Challenge ▸
Your task is to write out the complete listing exactly as it is shown.

========================

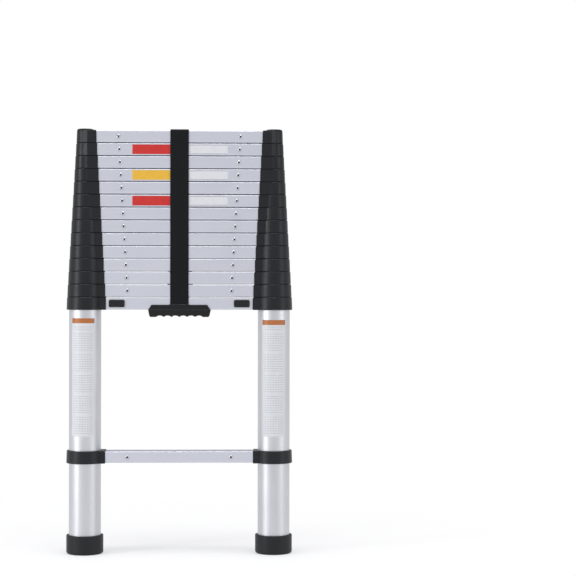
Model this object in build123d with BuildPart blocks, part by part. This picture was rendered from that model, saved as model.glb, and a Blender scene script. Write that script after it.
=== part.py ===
import os
from math import radians, tan

from build123d import *

# Telescoping ladder, pushed together. The floor is z = 0, the climbing face looks
# toward -Y, and x = 0 is halfway between the two stiles.

# Overall layout
stile_spacing = 370.0
half_spacing = stile_spacing / 2
base_rung_height = 190.0
stack_rung_height = 490.0
rung_pitch_open = 300.0
rung_pitch_closed = 25.1
first_stack_rung = 2
top_rung = 15

# Stile tubes: each tube slides inside the one below it
base_tube_radius = 31.35
tube_radius_step = 1.4
tube_wall = 1.1
slide_gap = tube_radius_step - tube_wall
tube_length_below_collar = 350.0
base_tube_bottom = 6.0

# Lock collars round the tube tops
collar_height = 25.0
collar_radius_first = 36.3
collar_radius_step = 1.45
collar_reach_first = 42.0
collar_reach_step = 1.46
collar_lip = 3.0
collar_half_depth = 22.0
collar_edge = 1.0
collar_taper = 2.0
bracket_start = 5.0
plug_root = 3.0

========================

Result for this exercise ▸
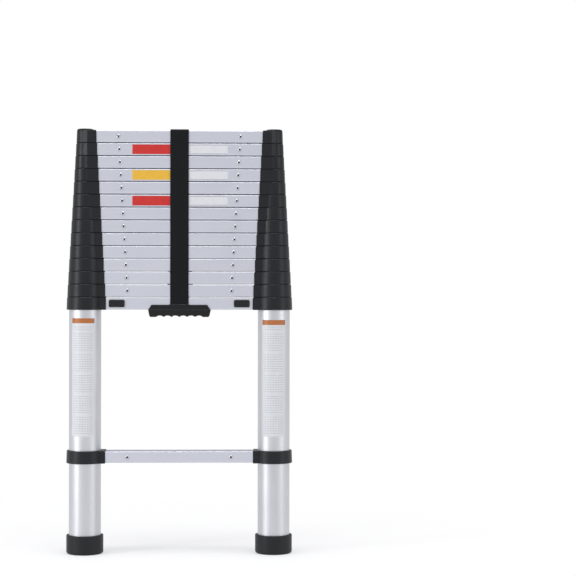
Model this object in build123d with BuildPart blocks, part by part. This picture was rendered from that model, saved as model.glb, and a Blender scene script. Write that script after it.
=== part.py ===
import os
from math import radians, tan

from build123d import *

# Telescoping ladder, pushed together. The floor is z = 0, the climbing face looks
# toward -Y, and x = 0 is halfway between the two stiles.

# Overall layout
stile_spacing = 370.0
half_spacing = stile_spacing / 2
base_rung_height = 190.0
stack_rung_height = 490.0
rung_pitch_open = 300.0
rung_pitch_closed = 25.1
first_stack_rung = 2
top_rung = 15

# Stile tubes: each tube slides inside the one below it
base_tube_radius = 31.35
tube_radius_step = 1.4
tube_wall = 1.1
slide_gap = tube_radius_step - tube_wall
tube_length_below_collar = 350.0
base_tube_bottom = 6.0

# Lock collars round the tube tops
collar_height = 25.0
collar_radius_first = 36.3
collar_radius_step = 1.45
collar_reach_first = 42.0
collar_reach_step = 1.46
collar_lip = 3.0
collar_half_depth = 22.0
collar_edge = 1.0
collar_taper = 2.0
bracket_start = 5.0
plug_root = 3.0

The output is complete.